Luxemburg – Ein wichtiger EU-Gutachter hat in mehreren Fällen am Europäischen Gerichtshof (EuGH) für starke Arbeitnehmerrechte bei Urlaubsansprüchen plädiert. Seiner Einschätzung nach können Erben Ausgleichszahlungen für nicht genommenen Urlaub Verstorbener fordern.
Außerdem verlören Arbeitnehmer nicht automatisch den Anspruch auf Ausgleichszahlungen für nicht genommenen Urlaub, wenn sie keine Urlaubsanträge gestellt hätten, hieß es. Die ausstehenden Urteile dürften Folgen für Deutschland haben.
In den konkreten Fällen ging es zum einen um die Klagen zweier Witwen aus der Bundesrepublik (Rechtssachen C-569/16 und C-570/16). Sie fordern Ausgleichszahlungen für bezahlten Jahresurlaub, den ihre Ehemänner vor deren Tod nicht genommen hatten.
Zudem ging es um zwei weitere Fälle aus Deutschland. Ein ehemaliger Rechtsreferendar des Landes Berlin hatte sich dafür entschieden, in den letzten fünf Monaten seines Referendariats keinen Urlaub zu beantragen. Und ein früherer Angestellter der Max-Planck-Gesellschaft fordert eine Auszahlung für 51 nicht genommene Urlaubstage aus zwei Jahren (Rechtssachen C-619/16 und C-684/16).
Nach der Argumentation des Generalanwalts könnten Ansprüche auf Zahlungen für nicht genommenen Urlaub Verstorbener auch dann bestehen bleiben, wenn nationales Recht eigentlich ausschließe, dass solche finanziellen Ausgleiche Teil der Erbmasse werden können. Der Gutachter sieht hier einen Konflikt zwischen deutschem und EU-Recht. Laut deutschem Recht verfällt der Urlaubsanspruch von Erblassern mit dem Tod, so dass er auch nicht vererbt werden kann.

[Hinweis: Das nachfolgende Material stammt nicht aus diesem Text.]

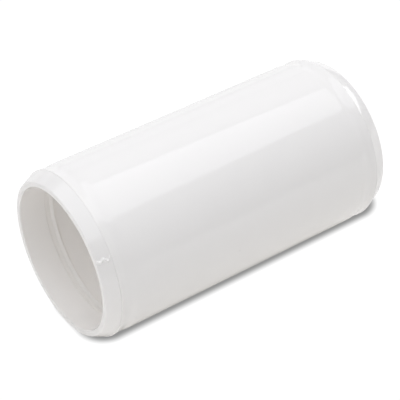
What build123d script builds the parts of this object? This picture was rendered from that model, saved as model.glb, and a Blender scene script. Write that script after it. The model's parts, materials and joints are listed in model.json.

Mit Blick auf Ausgleichszahlungen für nicht genommenen Urlaub nach dem Ende eines Dienstverhältnisses meinte der Gutachter, dass der Anspruch nicht verfallen könne, wenn der Arbeitnehmer nicht in der Lage war, den Urlaub zu nehmen. Nach deutschem Recht erlischt der Anspruch auf bezahlten Jahresurlaub eigentlich in der Regel am Ende des Arbeitsjahres, falls der Arbeitnehmer zuvor keinen Urlaubsantrag gestellt hat. Damit verfällt auch der Anspruch auf Ausgleichszahlungen für nicht genommenen Urlaub.
Das nationale Gericht müsse aber prüfen, ob der Arbeitgeber ausreichende Gelegenheiten gegeben habe, Urlaub zu nehmen, meinte der Gutachter. Wenn der Arbeitnehmer aber freiwillig verzichtet habe, habe er auch keinen Anspruch auf Ausgleichszahlungen für den bei Ende des Arbeitsverhältnisses nicht genommenen Jahresurlaub. Beschäftigte dürften also nicht bewusst Urlaubstage ansammeln, um sie sich dann nach dem Ende des Arbeitsverhältnisses auszahlen zu lassen.
Die deutschen Gerichte hatten die Fälle an das höchste
EU-Gericht zur Klärung verwiesen. Ein Urteil dürfte in den kommenden Monaten fallen. Für die Richter ist die Einschätzung des EuGH nicht bindend. In vielen Fällen folgen sie ihr aber.